Waltzing Matilda, Waltzing Matilda
"You'll come a-Waltzing Matilda, with me"
And he sang as he watched and waited 'til his billy boiled,
"You'll come a-Waltzing Matilda, with me".
Down came a jumbuck to drink at the billabong,
Up got the swagman and grabbed him with glee,
And he sang as he stowed that jumbuck in his tucker bag,
"You'll come a-Waltzing Matilda, with me".
Waltzing Matilda, Waltzing Matilda
"You'll come a-Waltzing Matilda, with me"
And he sang as he stowed that jumbuck in his tucker bag,
"You'll come a-Waltzing Matilda, with me".
Down came the squatter, mounted on his thoroughbred,
Up came the troopers, one, two, three,
"Who's that jolly jumbuck you've got in your tucker bag?"

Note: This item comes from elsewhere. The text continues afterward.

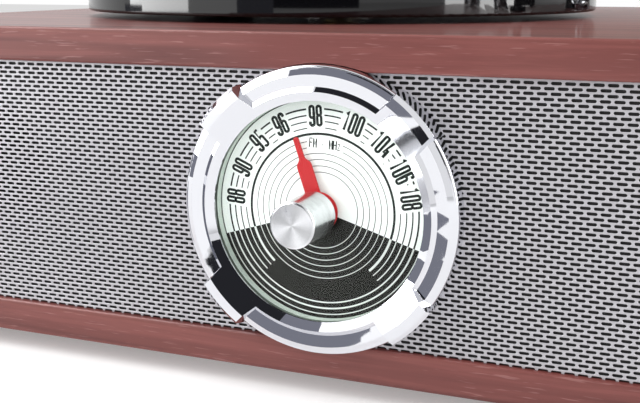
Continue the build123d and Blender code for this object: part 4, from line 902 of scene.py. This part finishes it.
# %% [markdown]
# Pieces with round bodies are turned, as a lathe would: a ring of points is pushed along the axis
# and scaled through a profile. The mat's ribs hold a record by friction and let air out from under
# it, so each is a low, flat-topped ring.
# %% Mat ribs
def turned_piece(profile, place, steps=96, tip=None):
    """Turns a profile of radius and height round an upright axis, then tips and moves the piece."""
    bpy.ops.object.select_all(action="DESELECT")
    bpy.ops.mesh.primitive_circle_add(vertices=steps, radius=profile[0][0], location=(0, 0, profile[0][1]))
    piece = bpy.context.object
    bpy.ops.object.transform_apply(location=True)
    edit_all(piece)
    for (radius, height), (next_radius, next_height) in zip(profile, profile[1:]):
        extrude_rim(z=next_height - height)
        bpy.ops.transform.resize(value=(next_radius / radius, next_radius / radius, 1))
    bpy.ops.mesh.select_all(action="SELECT")
    bpy.ops.mesh.remove_doubles(threshold=0.002 * mm)
    bpy.ops.mesh.normals_make_consistent(inside=False)
    leave_edit()
    bpy.ops.object.shade_smooth_by_angle(angle=radians(smooth_below))
    piece.matrix_world = Matrix.Translation(place) @ (tip or Matrix.Identity(4))
    return piece


mat_low, mat_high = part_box("platter_mat")
mat_x, mat_y = (mat_low.x + mat_high.x) / 2, (mat_low.y + mat_high.y) / 2
mat_step = 0.4 * mm
rib_count = 20
first_rib = 53.0 * mm
rib_pitch = 2.5 * mm
rib_top = 0.22 * mm
rib_foot = 0.02 * mm
rib_flat = 0.9 * mm
rib_slope = 0.5 * mm
ribs_sunk = -0.05 * mm
ribs = [(first_rib - 0.6 * mm, ribs_sunk)]
for number in range(rib_count):
    start = first_rib + number * rib_pitch
    ribs += [
        (start - rib_slope, rib_foot),
        (start, rib_top),
        (start + rib_flat, rib_top),
        (start + 1.4 * mm, rib_foot),
    ]
ribs += [(ribs[-1][0] + 0.1 * mm, ribs_sunk), ribs[0]]
mat_ribs = turned_piece(ribs, (mat_x, mat_y, mat_high.z - mat_step), steps=128)
settle(mat_ribs, "mat_ribs", "platter_mat", rubber)
print("mat ribs", len(mat_ribs.data.polygons), "faces")

# %% [markdown]
# The two control knobs have straight knurls so that fingers don't slip. One knurl is a small bar
# with rounded edges, and the spin tool sets it round the knob. The deck carries an arc of short
# printed marks round each knob. The arc is the same for both and doesn't follow how far either turns.
# %% Control knobs
knurl_count = 44
knurl_size = (0.6 * mm, 0.85 * mm)
knurl_sunk = 0.15 * mm
mark_count = 11
mark_sweep = 135
mark_gap = 3.2 * mm
mark_width = 0.4 * mm
mark_depth = 0.04 * mm
mark_length = 1.7 * mm
end_mark_length = 2.6 * mm
deck_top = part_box("deck_board")[1].z


def knurls(knob):
    low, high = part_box(knob)
    middle = ((low.x + high.x) / 2, (low.y + high.y) / 2)
    radius = (high.x - low.x) / 2
    height = 0.62 * (high.z - low.z)
    bpy.ops.object.select_all(action="DESELECT")
    bpy.ops.mesh.primitive_cube_add(size=1, location=(radius - knurl_sunk, 0, 0))
    bar = bpy.context.object
    bar.scale = (*knurl_size, height)
    bpy.ops.object.transform_apply(location=True, scale=True)
    apply_modifier(bar, "BEVEL", width=0.2 * mm, segments=2)
    edit_all(bar)
    bpy.ops.mesh.spin(steps=knurl_count, angle=2 * pi, center=(0, 0, 0), axis=(0, 0, 1), dupli=True)
    bpy.ops.mesh.select_all(action="SELECT")
    bpy.ops.mesh.remove_doubles(threshold=0.002 * mm)
    leave_edit()
    bpy.ops.object.shade_smooth_by_angle(angle=radians(smooth_below))
    bar.location = (*middle, low.z + 0.45 * (high.z - low.z))
    return settle(bar, knob + "_knurls", knob, finish_of_node[knob])


def scale_marks(knob):
    low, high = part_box(knob)
    middle = Vector(((low.x + high.x) / 2, (low.y + high.y) / 2, deck_top))
    radius = (high.x - low.x) / 2 + mark_gap
    marks = []
    for number in range(mark_count):
        angle = radians(-mark_sweep + 2 * mark_sweep * number / (mark_count - 1))
        length = end_mark_length if number in (0, mark_count - 1) else mark_length
        bpy.ops.object.select_all(action="DESELECT")
        bpy.ops.mesh.primitive_cube_add(size=1)
        mark = bpy.context.object
        mark.scale = (mark_width, length, mark_depth)
        bpy.ops.object.transform_apply(scale=True)
        apply_modifier(mark, "BEVEL", width=0.012 * mm, segments=1)
        turned_by = Matrix.Rotation(-angle, 4, "Z")
        mark.matrix_world = Matrix.Translation(middle) @ turned_by @ Matrix.Translation((0, radius, 0))
        bpy.ops.object.transform_apply(location=True, rotation=True)
        marks.append(mark)
    return settle(join_all(marks), knob + "_scale", "deck_board", pale_ink)


for knob in ("volume_knob", "selector_knob"):
    print(knurls(knob).name, scale_marks(knob).name)

# %% [markdown]
# On the back, each phono socket has a plastic ring in the usual colour of its channel, white for
# left and red for right. The ring fits on the socket's barrel and stands a little off the panel.
# %% Socket rings
socket_low, socket_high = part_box("rca_sockets")
socket_z = (socket_low.z + socket_high.z) / 2
socket_spacing = 18.0 * mm
socket_radius = 4.15 * mm
ring_radius = 5.9 * mm
ring_depth = 1.3 * mm
ring_stand = 0.9 * mm
ring_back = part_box("back_panel")[1].y + ring_stand
ring_profile = [
    (socket_radius, 0.0),
    (ring_radius, 0.0),
    (ring_radius, 0.9 * mm),
    (5.5 * mm, ring_depth),
    (socket_radius, ring_depth),
    (socket_radius, 0.0),
]
lying_back = Matrix.Rotation(-pi / 2, 4, "X")
ring_white = coated("socket_white", colour(222, 220, 214), 0.4)
ring_red = coated("socket_red", colour(168, 34, 36), 0.4)
reach_in = (socket_high.x - socket_low.x) / 2 - socket_spacing / 2
for channel, side, finish in (
    ("right", socket_low.x + reach_in, ring_red),
    ("left", socket_high.x - reach_in, ring_white),
):
    ring = turned_piece(ring_profile, (side, ring_back, socket_z), steps=48, tip=lying_back)
    settle(ring, "socket_ring_" + channel, "rca_sockets", finish)
print("socket rings", ring_red.name, ring_white.name)

# %% [markdown]
# The set is a white table under soft light, white right out to the sky, for the camera and for
# whatever glass and metal show. The table is white paint. A little of its own light is added for
# the lens and for reflections alone, so that it stays white where the lamps fade, and a shadow on
# it is still darker than the rest.
# %% Table and sky
def stage_sheet(name, size, place, facing=(0, 0, 0)):
    bpy.ops.object.select_all(action="DESELECT")
    bpy.ops.mesh.primitive_plane_add(size=1, location=place, rotation=facing)
    sheet = bpy.context.object
    sheet.scale = (size[0], size[1], 1)
    bpy.ops.object.transform_apply(location=True, rotation=True, scale=True)
    sheet.name = name
    return sheet


def seen_directly(tree):
    """1 for rays from the lens, from a mirror or through glass, and 0 for the light that spreads."""
    path = add_node(tree, "LightPath")
    mirrored = calc(tree, "MAXIMUM", path.outputs["Is Glossy Ray"], path.outputs["Is Transmission Ray"])
    return calc(tree, "MAXIMUM", path.outputs["Is Camera Ray"], mirrored)


table_finish, tree, shader = new_finish("table_white")
shader.inputs["Base Color"].default_value = grey(0.85)
shader.inputs["Roughness"].default_value = 0.9
shader.inputs["Specular IOR Level"].default_value = 0.0
shader.inputs["Emission Color"].default_value = grey(1.0)
added = add_node(tree, "MapRange", {"Value": seen_directly(tree), "To Min": 0.0, "To Max": 0.3})
tree.links.new(added.outputs[0], shader.inputs["Emission Strength"])
table = stage_sheet("table", (8, 8), (0, 0, 0))
table.data.materials.append(table_finish)

sky = bpy.data.worlds.new("sky")
sky.use_nodes = True
bpy.context.scene.world = sky
tree = sky.node_tree
backdrop = tree.nodes["Background"]
backdrop.inputs["Color"].default_value = grey(1.0)
level = add_node(tree, "MapRange", {"Value": seen_directly(tree), "To Min": 0.5, "To Max": 1.0})
tree.links.new(level.outputs[0], backdrop.inputs["Strength"])
print("table and sky")

# %% [markdown]
# Three large area lamps light the object, from the left, the right and above. They are hidden from
# reflections, because what the metal shows is set up apart from them.
# %% Lamps
def lamp(name, place, aim, size, power):
    light = bpy.data.lights.new(name, "AREA")
    light.shape = "RECTANGLE"
    light.size, light.size_y = size
    light.energy = power
    holder = bpy.data.objects.new(name, light)
    bpy.context.scene.collection.objects.link(holder)
    holder.location = place
    holder.rotation_euler = (Vector(aim) - Vector(place)).to_track_quat("-Z", "Y").to_euler()
    holder.visible_glossy = False
    return holder


middle = (0.0, grille_y, dial_z)
lamp("left_box", (-1.1, -0.9, 0.7), middle, (0.9, 0.9), 9)
lamp("right_box", (1.2, -0.8, 0.8), middle, (0.9, 0.9), 6)
lamp("top_box", (0.0, -0.5, 1.5), (0.0, -0.1, 0.0), (1.6, 1.2), 9)
print("lamps", len(bpy.data.lights))

# %% [markdown]
# Chrome and gloss black need more than white to look right: dark things to show as well, and boxes
# brighter than white. These are cards and glowing sheets that only reflections see. Their places
# were read off the platter's black rim and the dial's ring, whose shapes are known: each bright or
# dark patch points back at its sheet. Some of those places are estimates.
# %% Soft boxes and cards for reflections
def only_reflected(sheet, finish):
    sheet.data.materials.append(finish)
    sheet.visible_camera = False
    sheet.visible_diffuse = False
    sheet.visible_transmission = False
    sheet.visible_shadow = False
    return sheet


def tone(name, strength, shade=(1, 1, 1, 1)):
    """A sheet that shows one even tone, whatever light falls on it: 1 is white, a soft box is more."""
    material, tree, shader = new_finish(name)
    shader.inputs["Base Color"].default_value = grey(0.0)
    shader.inputs["Specular IOR Level"].default_value = 0.0
    shader.inputs["Emission Color"].default_value = shade
    shader.inputs["Emission Strength"].default_value = strength
    return material


reach = 0.85


def standing_sheet(name, left, right, low, high, finish, distance=reach):
    """An upright sheet from one azimuth to another round the platter: 0 is ahead, minus is left."""
    around = radians((left + right) / 2)
    width = 2 * distance * tan(radians(right - left) / 2)
    place = (platter_x + distance * sin(around), platter_y - distance * cos(around), (low + high) / 2)
    sheet = stage_sheet(name, (width, high - low), place, (pi / 2, 0, around))
    return only_reflected(sheet, finish)


def lying_sheet(name, low, high, finish):
    """A sheet on the table between two corners, given as x and the distance ahead of the grille."""
    size = (high[0] - low[0], high[1] - low[1])
    place = ((low[0] + high[0]) / 2, grille_y - (low[1] + high[1]) / 2, 0.001)
    return only_reflected(stage_sheet(name, size, place), finish)


platter_low, platter_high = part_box("platter")
platter_x = (platter_low.x + platter_high.x) / 2
platter_y = (platter_low.y + platter_high.y) / 2
box_tone = tone("soft_box", 10.0)
spill_tone = tone("soft_box_spill", 1.6)
grey_tone = tone("grey_card", 0.26, (0.93, 0.95, 1.12, 1.0))
black_tone = tone("black_card", 0.025, (0.93, 0.95, 1.12, 1.0))
standing_sheet("box_left", -76, -39, 0.1, 1.6, box_tone)
standing_sheet("box_right", 62, 104, 0.04, 0.85, box_tone)
standing_sheet("spill_left", -48, -17, 0.0, 0.75, spill_tone, 0.87)
standing_sheet("card_low_left", -80, -45, 0.0, 0.11, grey_tone, 0.86)
standing_sheet("card_edge", -20, -5, 0.0, 0.5, grey_tone, 0.88)
standing_sheet("card_ahead", -6, 28, 0.08, 0.5, black_tone, 0.86)
standing_sheet("card_above", -40, 28, 0.5, 1.1, grey_tone, 0.9)
standing_sheet("card_high", -45, 35, 1.15, 2.6, black_tone, 0.84)
lying_sheet("card_on_table", (-0.45, 0.085), (-0.114, 0.32), grey_tone)
lying_sheet("card_on_table_ahead", (-0.16, 0.385), (-0.06, 0.8), black_tone)
print("stage set")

"You'll come a-Waltzing Matilda, with me".
Waltzing Matilda, Waltzing Matilda
"You'll come a-Waltzing Matilda, with me"
"Who's that jolly jumbuck you've got in your tucker bag?",
"You'll come a-Waltzing Matilda, with me".

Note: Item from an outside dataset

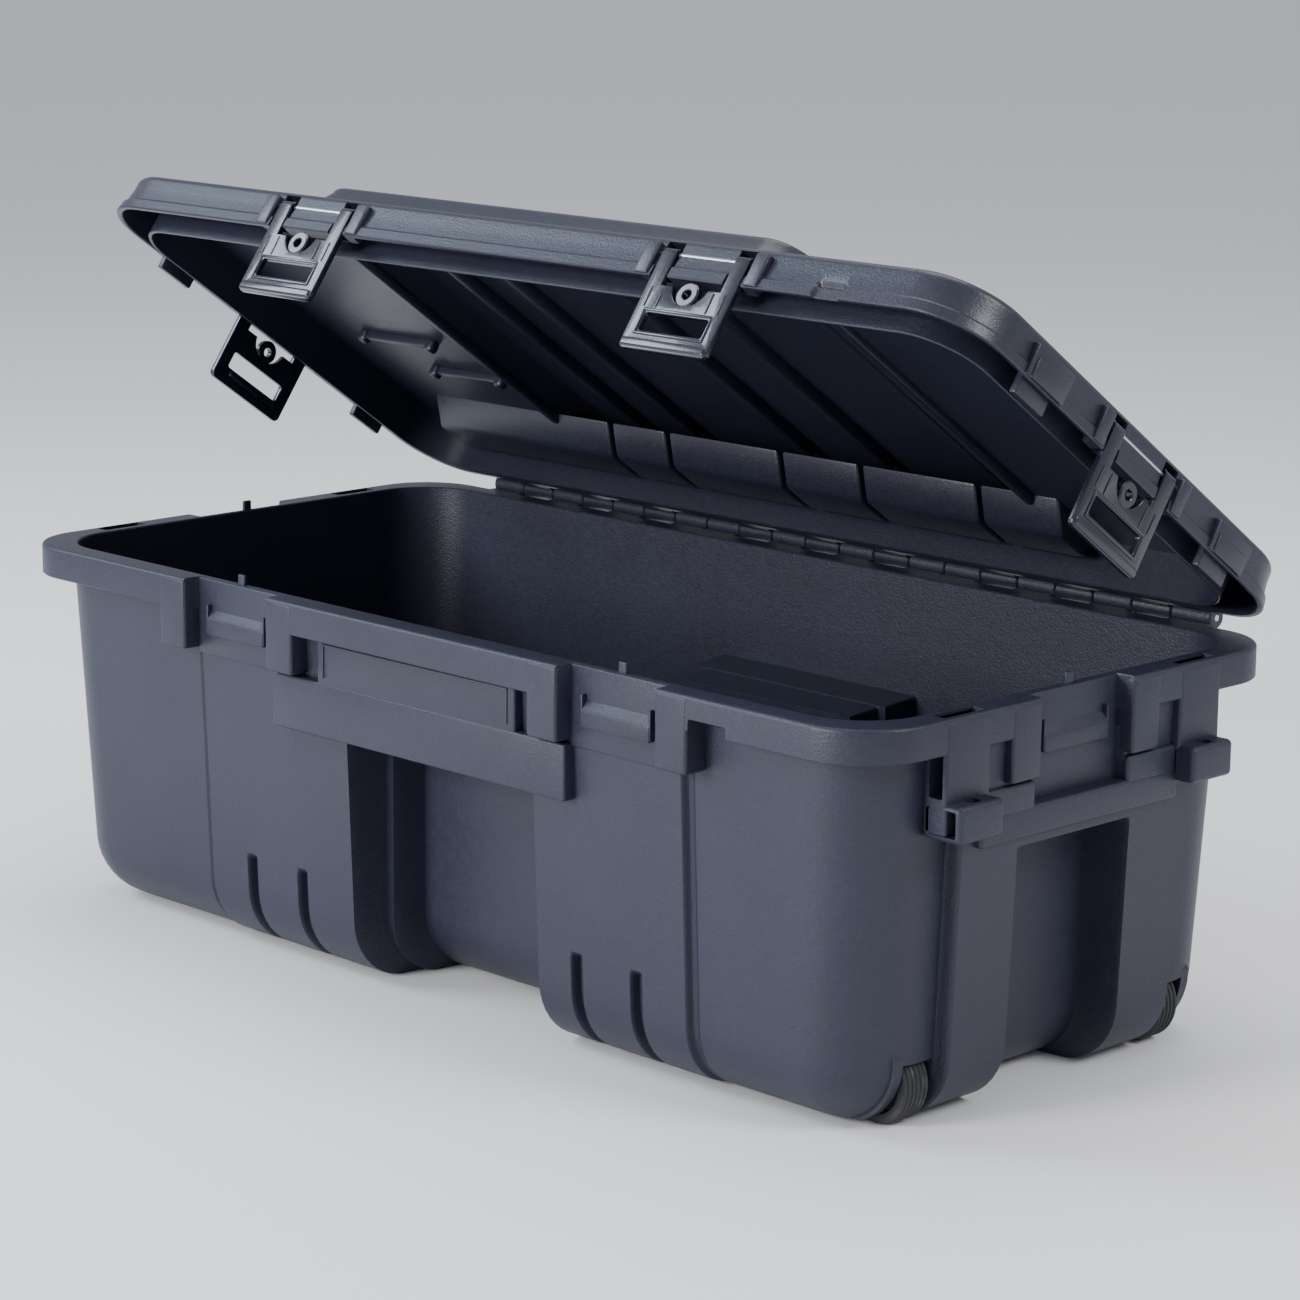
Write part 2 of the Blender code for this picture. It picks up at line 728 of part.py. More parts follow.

Up got the swagman and jumped into the billabong,
"You'll never catch me alive," said he,
And his ghost may be heard as you pass by that billabong,
"Who'll come a-Waltzing Matilda, with me?"
Waltzing Matilda, Waltzing Matilda
Who'll come a-Waltzing Matilda, with me
And his ghost may be heard as you pass by that billabong,
"Who'll come a-Waltzing Matilda, with me?"
-A. B. Paterson
There are no "official" lyrics to "Waltzing Matilda", and slight variations can be found in different sources.[5] This version incorporates the famous "You'll never catch me alive said he" variation introduced by the Billy Tea company. Paterson's original lyrics referred directly to 'drowning', which the tea company felt was too negative.
Quiz: What was the jolly swagmans first name?
Wonder if Billy was keen on Andy
The Long Weekend
Summertime toasted
Marshmellows roasted
many grapes eaten off the vine.
Sun kissed skin
the taste of gin
a DUI and $225 speeding fine.
Keep the poems comin' in people. If you're wondering why I need one, it's for a stupid school thing.